The Human Side Week 5 : Fulfilling the Brand Promise

Graham Kirkwood - 10 September 2013

When a client reaches for the door of a reception, they may have a preconception of the company. The reception and all the proceeding touch points a client (or any visitor) experiences in their journey through the space is an opportunity to set their preconception straight. One of the most effective touch points to reinforce the brand is through human interface. Having protocols in place of how employees treat customers in these face-to-face interactions is an operative way to convey your brand and should not be over-looked. However, the design of the physical space should support employees in easily acting out these behaviors and fulfilling the brand promise. The design can also provide other effective touch points to help form the overall experience.

Behavioural protocols, spatial and functional design needs vary per organisation, so there is not an explicit, easy answer for how to create an experience which evokes your brand. However we have created a list of questions and tips as thought starters to help you gain clarity on how to provide the best brand experience for your clients through leveraging behavioural protocols and the physical space.

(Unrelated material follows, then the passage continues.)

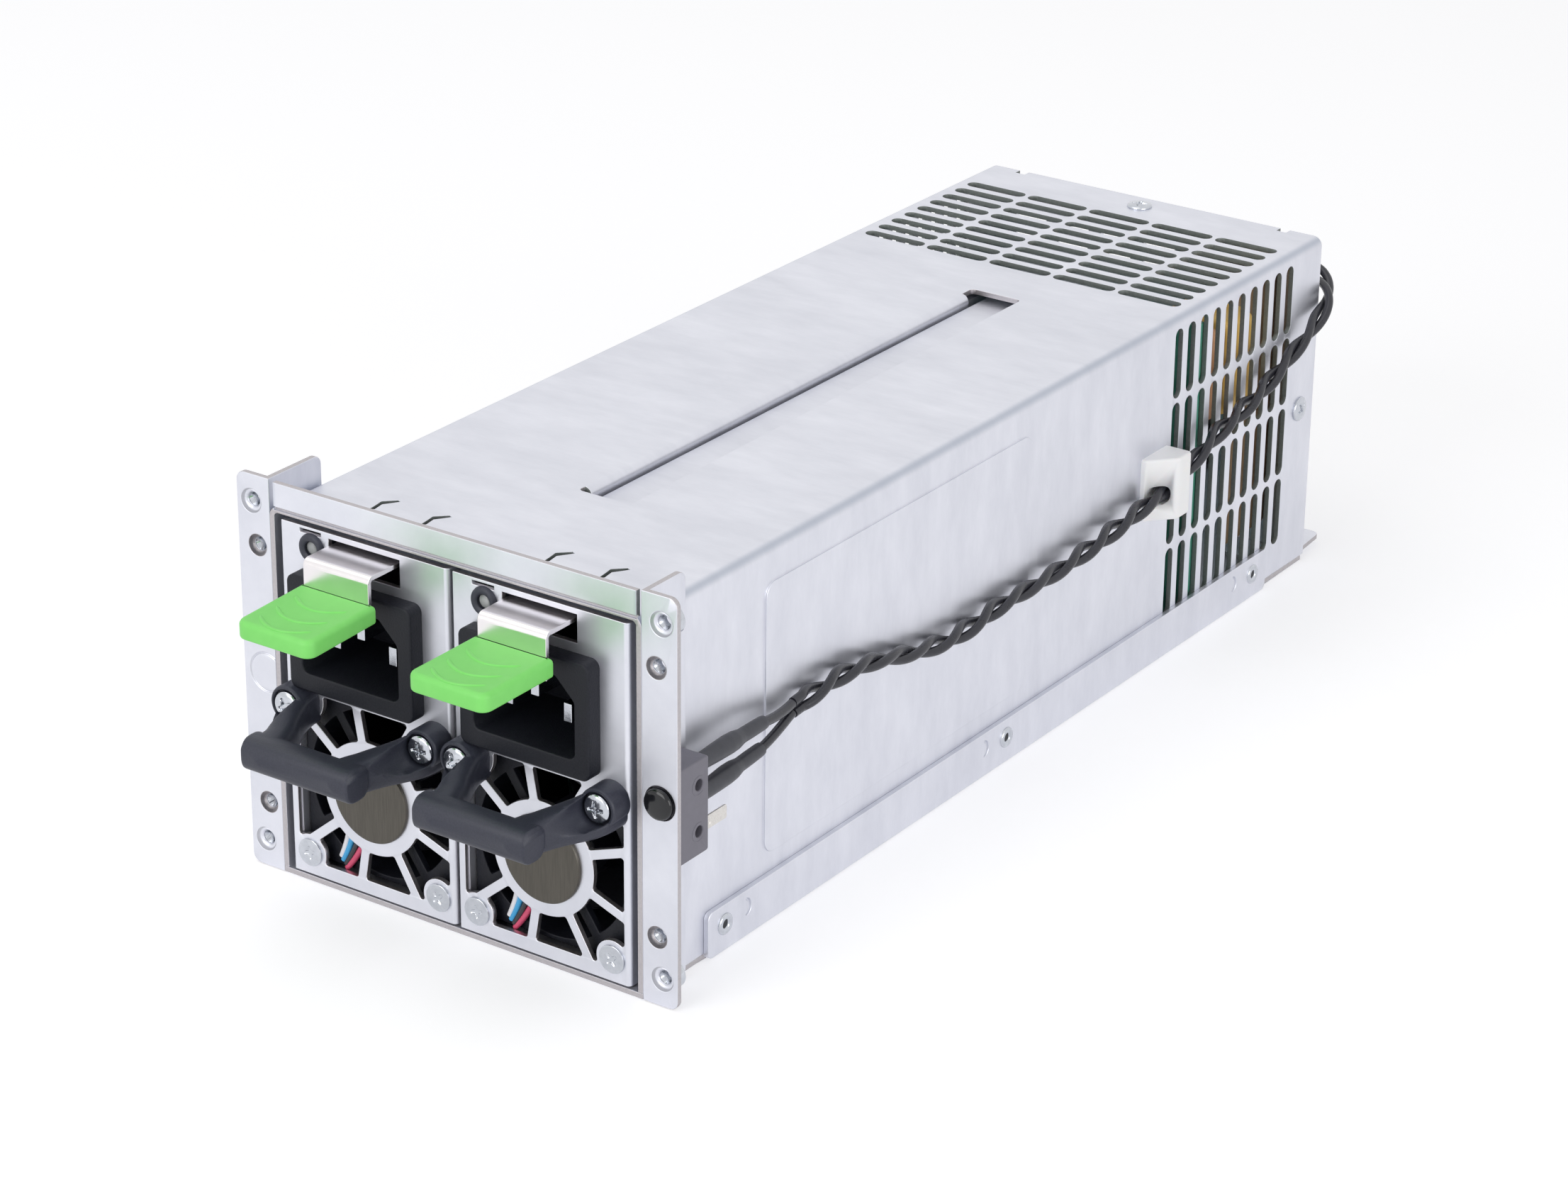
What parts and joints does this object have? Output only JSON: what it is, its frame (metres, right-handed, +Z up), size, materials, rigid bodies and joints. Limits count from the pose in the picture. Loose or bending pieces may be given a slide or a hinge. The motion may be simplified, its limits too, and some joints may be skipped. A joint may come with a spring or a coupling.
{
  "type": "redundant power supply",
  "caption": "Hot swap server power supply: a vented steel cage holding two slide-out modules with fans, mains inlets, handles and green release tabs.",
  "frame": {"origin": "centre of the four outer ear holes, on the front face of the mounting ears", "axes": "+X to the right seen from the front, +Y to the back along the cage, +Z up"},
  "size_m": [0.106, 0.301, 0.0852],
  "materials": {
    "steel": "galvanised satin",
    "plated": "polished",
    "zinc": "bright zinc",
    "hub_metal": "brushed dark",
    "black_plastic": "fine grain",
    "green_plastic": "satin",
    "white_plastic": "satin",
    "clear": "clear",
    "board": "solder mask",
    "wire": "satin",
    "sleeve": "satin",
    "brass": "plated",
    "tape": "satin",
    "ferrite": "matte",
    "copper": "enamelled wire",
    "can": "sleeved",
    "lead_mix": "satin"
  },
  "bodies": {
    "cage": {"base_tray": "steel", "tray_rivets": "zinc", "top_cover": "steel", "cover_screws": "zinc", "left_ear": "steel", "right_ear": "steel", "rear_panel": "steel", "output_trim": "black_plastic", "cord_grommet": "wire", "foot_bracket": "steel", "distribution_board": "board", "board_sockets": "black_plastic", "taped_winding": "tape", "taped_core": "ferrite", "output_choke": "copper", "board_capacitors": "can", "alarm_switch": "black_plastic", "switch_terminals": "brass", "twisted_pair": "wire", "upper_wire": "wire", "lower_wire": "wire", "heat_shrinks": "sleeve", "tie_mount": "white_plastic"},
    "alarm_button": {"push_button": "black_plastic"},
    "module_left": {"left_front_panel": "steel", "left_panel_screws": "zinc", "left_handle_screws": "zinc", "left_hub_disc": "hub_metal", "left_handle": "black_plastic", "left_inlet": "black_plastic", "left_inlet_pins": "brass", "left_light_holder": "black_plastic", "left_light": "clear", "left_housing": "steel", "left_circuit_board": "board", "left_bulk_capacitor": "can", "left_transformer": "tape", "left_fan_frame": "black_plastic", "left_fan_leads": "lead_mix"},
    "latch_left": {"left_latch_plate": "plated", "left_latch_tab": "green_plastic"},
    "rotor_left": {"left_fan_rotor": "black_plastic"},
    "module_right": {"right_front_panel": "steel", "right_panel_screws": "zinc", "right_handle_screws": "zinc", "right_hub_disc": "hub_metal", "right_handle": "black_plastic", "right_inlet": "black_plastic", "right_inlet_pins": "brass", "right_light_holder": "black_plastic", "right_light": "clear", "right_housing": "steel", "right_circuit_board": "board", "right_bulk_capacitor": "can", "right_transformer": "tape", "right_fan_frame": "black_plastic", "right_fan_leads": "lead_mix"},
    "latch_right": {"right_latch_plate": "plated", "right_latch_tab": "green_plastic"},
    "rotor_right": {"right_fan_rotor": "black_plastic"}
  },
  "joints": [
    {"name": "alarm_button_press", "type": "slide", "parent": "cage", "child": "alarm_button", "axis": [0, 1, 0], "range_m": [0, 0.0008], "stiffness_N_per_m": 600, "springref_m": -0.0006},
    {"name": "module_left_slide", "type": "slide", "parent": "cage", "child": "module_left", "axis": [0, -1, 0], "range_m": [0, 0.19]},
    {"name": "latch_left_hinge", "type": "hinge", "parent": "module_left", "child": "latch_left", "pos_m": [-0.0212, 0.034, 0.0307], "axis": [1, 0, 0], "range_deg": [0, 4], "stiffness_Nm_per_rad": 0.6, "springref_deg": -3.44},
    {"name": "fan_left_spin", "type": "hinge", "parent": "module_left", "child": "rotor_left", "pos_m": [-0.0212, 0.012, -0.0197], "axis": [0, 1, 0], "continuous": true},
    {"name": "module_right_slide", "type": "slide", "parent": "cage", "child": "module_right", "axis": [0, -1, 0], "range_m": [0, 0.19]},
    {"name": "latch_right_hinge", "type": "hinge", "parent": "module_right", "child": "latch_right", "pos_m": [0.0212, 0.034, 0.0307], "axis": [1, 0, 0], "range_deg": [0, 4], "stiffness_Nm_per_rad": 0.6, "springref_deg": -3.44},
    {"name": "fan_right_spin", "type": "hinge", "parent": "module_right", "child": "rotor_right", "pos_m": [0.0212, 0.012, -0.0197], "axis": [0, 1, 0], "continuous": true}
  ]
}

    • How do you want your clients to feel upon visiting your space? Do current protocols for how to interact with clients reflect this and are they representative of your brand and culture?
    • What do your clients want and value? How is this integrated into the space and delivered through customer service? For example, if confidentiality is one of your organisations most important promises, escorting visitors quickly through the reception may be a top priority.
    • How does the physical space promote the behaviors that allow employees to deliver their brand promise?
    • What touch points have an impact on the experience? There are a variety of details to consider which will leave an impression about the organisation. These include:
        • The way in which the visitor is greeted

        • The way in which employees present themselves

        • Process of checking in. If there isn't a receptionist, is the process intuitive?

        • Type of seating that is provided

        • Strategy of how information about the company is displayed, etc.

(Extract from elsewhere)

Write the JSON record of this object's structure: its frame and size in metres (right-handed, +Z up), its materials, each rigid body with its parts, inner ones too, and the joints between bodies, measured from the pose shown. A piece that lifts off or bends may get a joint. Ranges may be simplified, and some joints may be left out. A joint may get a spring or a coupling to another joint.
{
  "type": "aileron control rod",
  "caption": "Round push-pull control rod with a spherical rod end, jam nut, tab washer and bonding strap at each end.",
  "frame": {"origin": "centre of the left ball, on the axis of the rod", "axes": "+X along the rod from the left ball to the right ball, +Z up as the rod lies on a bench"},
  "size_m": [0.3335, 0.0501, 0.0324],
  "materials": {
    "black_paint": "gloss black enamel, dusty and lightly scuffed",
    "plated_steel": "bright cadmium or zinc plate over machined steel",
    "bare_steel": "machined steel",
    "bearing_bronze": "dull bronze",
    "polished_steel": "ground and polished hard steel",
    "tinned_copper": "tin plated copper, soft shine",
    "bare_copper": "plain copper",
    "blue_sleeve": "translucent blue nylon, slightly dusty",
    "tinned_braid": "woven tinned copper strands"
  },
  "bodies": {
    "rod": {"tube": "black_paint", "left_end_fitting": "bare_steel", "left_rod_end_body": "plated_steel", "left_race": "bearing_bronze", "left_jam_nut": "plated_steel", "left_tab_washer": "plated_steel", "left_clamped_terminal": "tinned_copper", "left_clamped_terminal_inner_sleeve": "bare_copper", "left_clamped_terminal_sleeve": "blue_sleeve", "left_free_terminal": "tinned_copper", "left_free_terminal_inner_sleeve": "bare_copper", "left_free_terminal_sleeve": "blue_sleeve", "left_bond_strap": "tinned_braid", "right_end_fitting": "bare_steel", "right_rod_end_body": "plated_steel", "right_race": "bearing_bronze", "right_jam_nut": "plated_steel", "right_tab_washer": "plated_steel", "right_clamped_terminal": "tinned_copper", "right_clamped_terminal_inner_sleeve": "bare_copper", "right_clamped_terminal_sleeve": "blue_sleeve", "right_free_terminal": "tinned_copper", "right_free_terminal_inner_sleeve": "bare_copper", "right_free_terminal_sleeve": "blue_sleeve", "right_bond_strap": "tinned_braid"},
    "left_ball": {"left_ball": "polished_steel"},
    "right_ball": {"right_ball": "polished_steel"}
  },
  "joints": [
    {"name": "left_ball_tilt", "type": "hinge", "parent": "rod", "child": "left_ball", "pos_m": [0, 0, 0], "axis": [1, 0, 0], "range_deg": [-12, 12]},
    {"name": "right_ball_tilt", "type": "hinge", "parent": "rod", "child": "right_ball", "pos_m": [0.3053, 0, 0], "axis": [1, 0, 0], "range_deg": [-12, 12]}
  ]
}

        • Comfortable and consistent temperature

        • Are visitors escorted through the space? In absence of a receptionist to escort visitors through, is check-in, navigation, and occupation easy?

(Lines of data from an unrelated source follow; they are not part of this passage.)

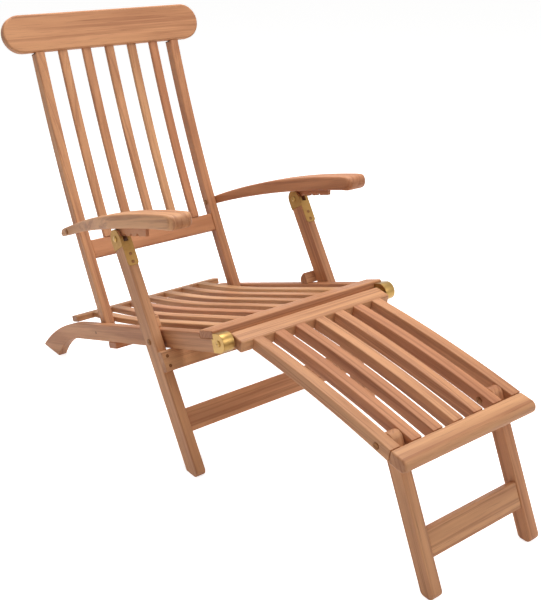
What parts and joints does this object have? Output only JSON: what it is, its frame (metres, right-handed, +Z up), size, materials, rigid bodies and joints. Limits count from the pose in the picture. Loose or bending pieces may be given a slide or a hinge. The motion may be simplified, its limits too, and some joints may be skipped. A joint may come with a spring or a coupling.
{
  "type": "steamer deck chair",
  "caption": "Folding slatted wooden deck chair with curved back, arched arms, hinged leg rest on folding legs and brass fittings.",
  "frame": {"origin": "on the floor, in the middle of the ground that the opened chair covers", "axes": "+Z up, +Y to the rear (the sitter faces -Y), +X to the sitter's left"},
  "size_m": [0.6, 1.4929, 0.96],
  "materials": {
    "teak": "oiled and sanded teak",
    "brass": "bare brass, brushed"
  },
  "bodies": {
    "seat_frame": {"front_leg_bolts": "brass", "hinge_bolts": "brass", "hinge_washers": "brass", "rail_caps": "brass", "seat_front_board": "teak", "seat_rail_left": "teak", "seat_rail_right": "teak", "seat_rear_rail": "teak", "seat_slat_1": "teak", "seat_slat_2": "teak", "seat_slat_3": "teak", "seat_slat_4": "teak", "seat_slat_5": "teak", "seat_slat_6": "teak", "seat_slat_7": "teak", "seat_under_bar": "teak", "stop_blocks": "teak"},
    "front_legs": {"front_leg_left": "teak", "front_leg_right": "teak", "front_leg_stop_board": "teak", "front_leg_stretcher": "teak", "front_leg_washers": "brass", "leg_saddles": "brass", "saddle_pins": "brass", "saddle_screws": "brass", "stop_board_screws": "brass"},
    "back_hinge": {"back_bolts": "brass"},
    "back": {"back_lower_rail": "teak", "back_slat_1": "teak", "back_slat_2": "teak", "back_slat_3": "teak", "back_slat_4": "teak", "back_slat_5": "teak", "back_stile_left": "teak", "back_stile_right": "teak", "head_rail": "teak"},
    "arm_hinge_left": {"arm_bolt_left": "brass"},
    "arm_hinge_right": {"arm_bolt_right": "brass"},
    "arm_left": {"arm_left": "teak", "arm_rack_left": "teak"},
    "arm_right": {"arm_right": "teak", "arm_rack_right": "teak"},
    "leg_rest": {"rest_front_rail": "teak", "rest_leg_bolts": "brass", "rest_rail_left": "teak", "rest_rail_right": "teak", "rest_rear_rail": "teak", "rest_slat_1": "teak", "rest_slat_2": "teak", "rest_slat_3": "teak", "rest_slat_4": "teak", "rest_slat_5": "teak"},
    "rest_legs": {"rest_leg_left": "teak", "rest_leg_right": "teak", "rest_leg_stretcher": "teak"}
  },
  "joints": [
    {"name": "frame_fold", "type": "hinge", "parent": "seat_frame", "child": "front_legs", "pos_m": [0, 0.05793, 0.27552], "axis": [1, 0, 0], "range_deg": [0, 80]},
    {"name": "back_fold", "type": "hinge", "parent": "seat_frame", "child": "back_hinge", "pos_m": [0, 0.39727, 0.16591], "axis": [1, 0, 0], "range_deg": [0, 72.4]},
    {"name": "back_recline", "type": "hinge", "parent": "back_hinge", "child": "back", "pos_m": [0, 0.39727, 0.16591], "axis": [-1, 0, 0], "range_deg": [0, 21]},
    {"name": "arm_fold_left", "type": "hinge", "parent": "back", "child": "arm_hinge_left", "pos_m": [0, 0.52839, 0.41329], "axis": [-1, 0, 0], "range_deg": [0, 75.2]},
    {"name": "arm_fold_right", "type": "hinge", "parent": "back", "child": "arm_hinge_right", "pos_m": [0, 0.52839, 0.41329], "axis": [-1, 0, 0], "range_deg": [0, 75.2]},
    {"name": "arm_tilt_left", "type": "hinge", "parent": "arm_hinge_left", "child": "arm_left", "pos_m": [0, 0.52839, 0.41329], "axis": [1, 0, 0], "range_deg": [0, 15.75]},
    {"name": "arm_tilt_right", "type": "hinge", "parent": "arm_hinge_right", "child": "arm_right", "pos_m": [0, 0.52839, 0.41329], "axis": [1, 0, 0], "range_deg": [0, 15.75]},
    {"name": "leg_rest_tilt", "type": "hinge", "parent": "seat_frame", "child": "leg_rest", "pos_m": [0, -0.1832, 0.3534], "axis": [-1, 0, 0], "range_deg": [0, 50]},
    {"name": "rest_legs_fold", "type": "hinge", "parent": "leg_rest", "child": "rest_legs", "pos_m": [0, -0.6066, 0.28429], "axis": [1, 0, 0], "range_deg": [0, 95]}
  ],
  "couplings": [
    {"joint": "back_fold", "follows": "frame_fold", "ratio": 0.905},
    {"joint": "arm_fold_left", "follows": "frame_fold", "ratio": 0.94},
    {"joint": "arm_fold_right", "follows": "frame_fold", "ratio": 0.94},
    {"joint": "arm_tilt_left", "follows": "back_recline", "ratio": 0.75},
    {"joint": "arm_tilt_right", "follows": "back_recline", "ratio": 0.75}
  ]
}
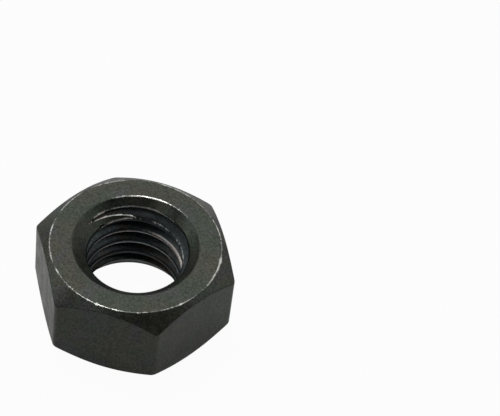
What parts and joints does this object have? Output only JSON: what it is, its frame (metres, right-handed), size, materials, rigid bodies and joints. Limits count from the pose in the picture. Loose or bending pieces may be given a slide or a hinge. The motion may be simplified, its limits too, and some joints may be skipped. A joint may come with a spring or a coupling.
{
  "type": "hex nut",
  "caption": "Plain hexagon nut in black-oxide steel, chamfered on both ends, with a countersunk through hole and a real right-hand metric thread.",
  "frame": {"origin": "centre of the bottom bearing face", "axes": "+Z along the thread axis towards the face with the wide chamfer circle, +X towards a corner of the hexagon"},
  "size_m": [0.0184, 0.016, 0.0089],
  "materials": {
    "black_oxide_steel": "black oxide, semi-gloss, bare metal showing along worn edges"
  },
  "bodies": {
    "root": {"nut_body": "black_oxide_steel"}
  },
  "joints": []
}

        • Are boundaries or "zoning" to create a hierarchy of space types clearly established throughout the space? This is especially applicable within an open plan for visitors to understand which spaces are accessible to them and the proper etiquette for them. Establishing boundaries is equally important for employees.
            • Low - most public space, (people are always welcome)

            • Medium - look before interrupting

            • High - most private spaces, (think twice before disturbing)

            • Do lighting levels alter within the space to enhance different experiences and space types? People naturally are attracted to well lit, bright spaces. Where possible, increase light levels in the most public zones. Increase the contrast between the more private spaces.